Talvez o ato mais marcante desta resistência tenha sido a carta com denúncias sobre a situação indígena no Brasil, que foi redigida às escondidas por indigenistas e por funcionários da FUNAI e que foi entregue ao Papa em sua primeira visita ao Brasil, em 1980. Todos os que a assinaram foram demitidos dos seus postos e muitos passaram a ser perseguidos pelos órgãos de repressão. Foram atos como este, sem dúvida, que abriram o caminho para a inserção dos direitos indígenas na Constituição Federal de 1988.
Desde o final da ditadura, em virtude da crescente conscientização e mobilização das populações indígenas e da sociedade civil brasileira, o cargo de presidente da FUNAI tem se tornado um dos menos cobiçados da República. A sobrevida dos presidentes e diretores da FUNAI tem sido curtíssima. Eles caem, sistematicamente, ou pela oposição dos índios ou pelas pressões das entidades de apoio à causa indígena. Exceção à regra tem sido a permanência da atual diretoria da FUNAI.
Márcio Meira e sua equipe se mantêm na direção da FUNAI há cinco anos, igualando o recorde do general Ismarth de Araújo, o militar que se manteve mais tempo no cargo durante a ditadura. São apoiados e admirados pelos indígenas. Além de se empenhar em proteger os indíos, suas terras e seus costumes, esforçam-se para criar condições para a autonomização progressiva das comunidades indígenas em todo o país. Durante a atual gestão, a FUNAI foi restruturada, novos servidores foram contratados e treinados e novos serviços foram criados visando, além da proteção dos indígenas, a demarcação e a regularização das suas terras e a promoção dos seus direitos.
A antropóloga Maria Auxiliadora de Sá Leão, entrevistada pelo Sul21, em matéria exclusiva e que será publicada na 2a. feira (23), é a Diretora de Proteção Territorial da FUNAI. Passam por suas mãos todas as decisões, demandas e querelas envolvendo as terras indígenas. Ninguém mais autorizado do que ela para afirmar que a aprovação da PEC 215 será um duro golpe à regularização e proteção das terras indígenas e, portanto, à sobrevivência destas populações e de suas culturas. Como se fez nos anos de 1970 e 1980, é momento de a sociedade civil se mobilizar.
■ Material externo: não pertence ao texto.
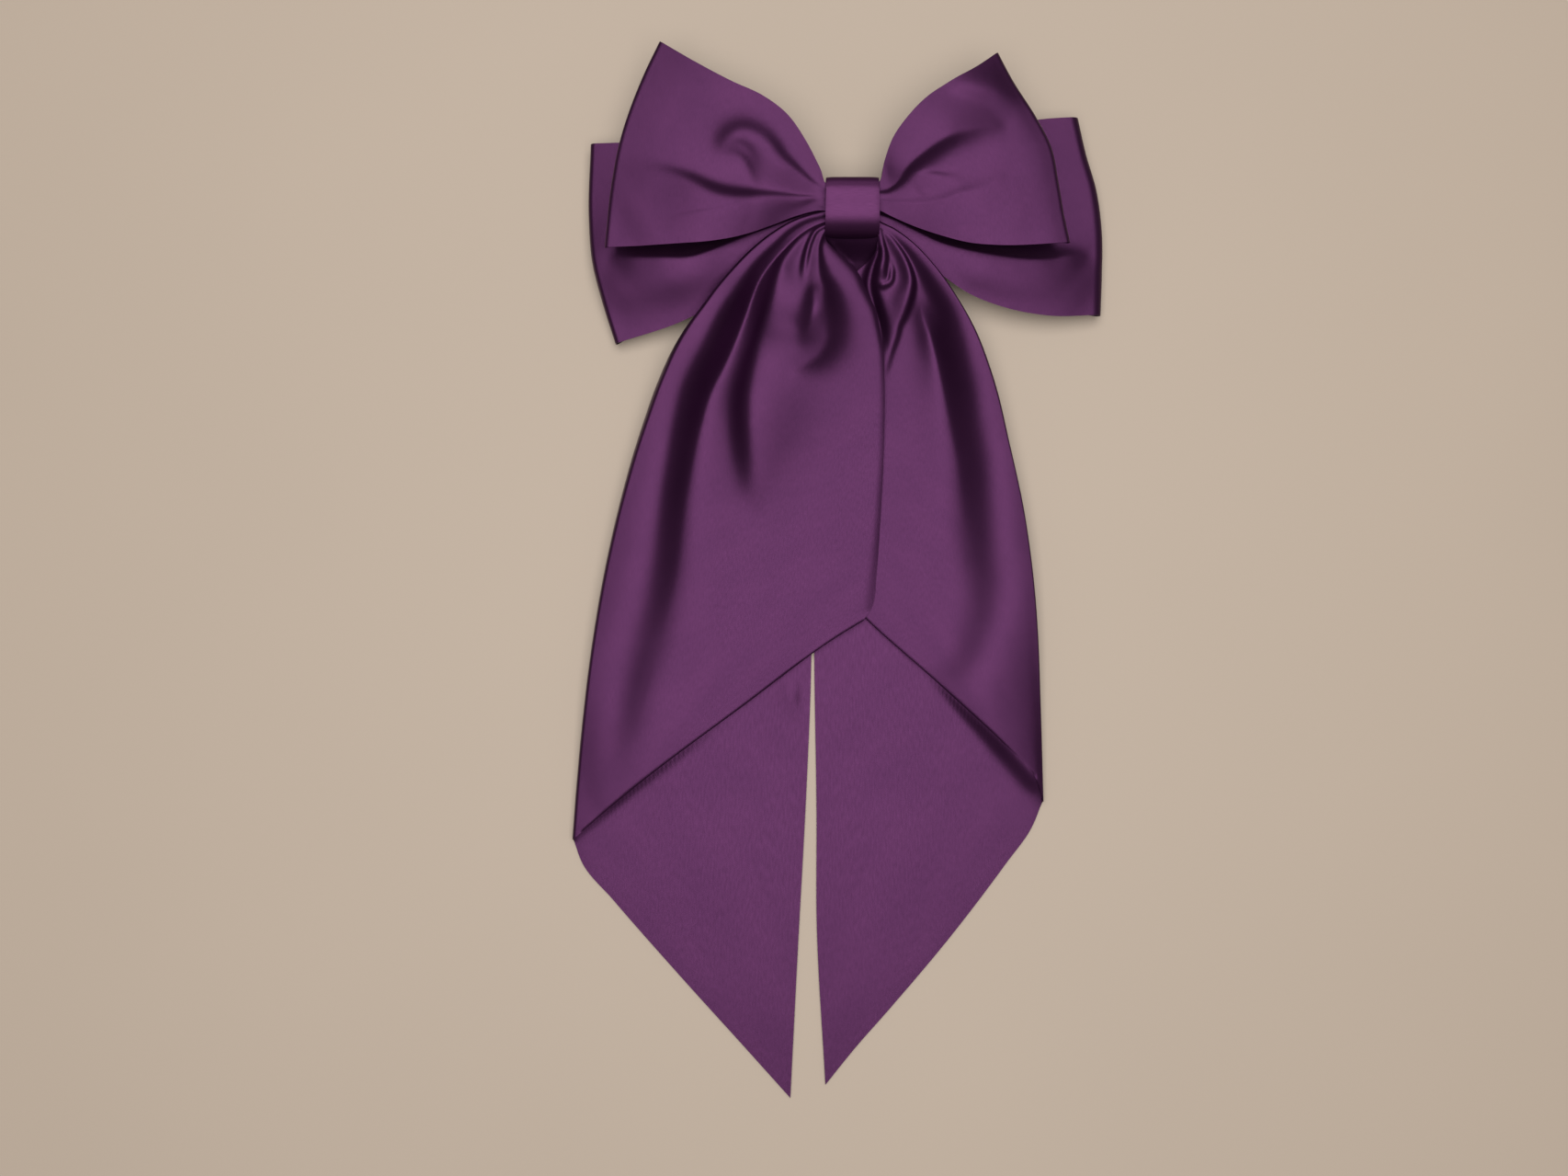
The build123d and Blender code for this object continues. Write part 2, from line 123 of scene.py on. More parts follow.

Como se fez contra o projeto de “emancipação” dos índios e como se fez a favor da demarcação e regularização das terras indígenas durante o processo constituinte, é momento de se fazer um grande movimento nacional pela não aprovação da PEC 215. Uma Proposta de Emenda à Constituição que tem o propósito claro de dificultar a regularização dos territórios indígenas, para o gáudio dos que querem, a todo custo, se apropriar de suas terras. Se no século XVI matavam-se índios sem remorsos, sob a pretensa omissão de deus, em pleno século XXI, os que se empenham pela aprovação da PEC215 pretendem poder matar índios sob o beneplácito da lei e da Constituição. É preciso barrá-los.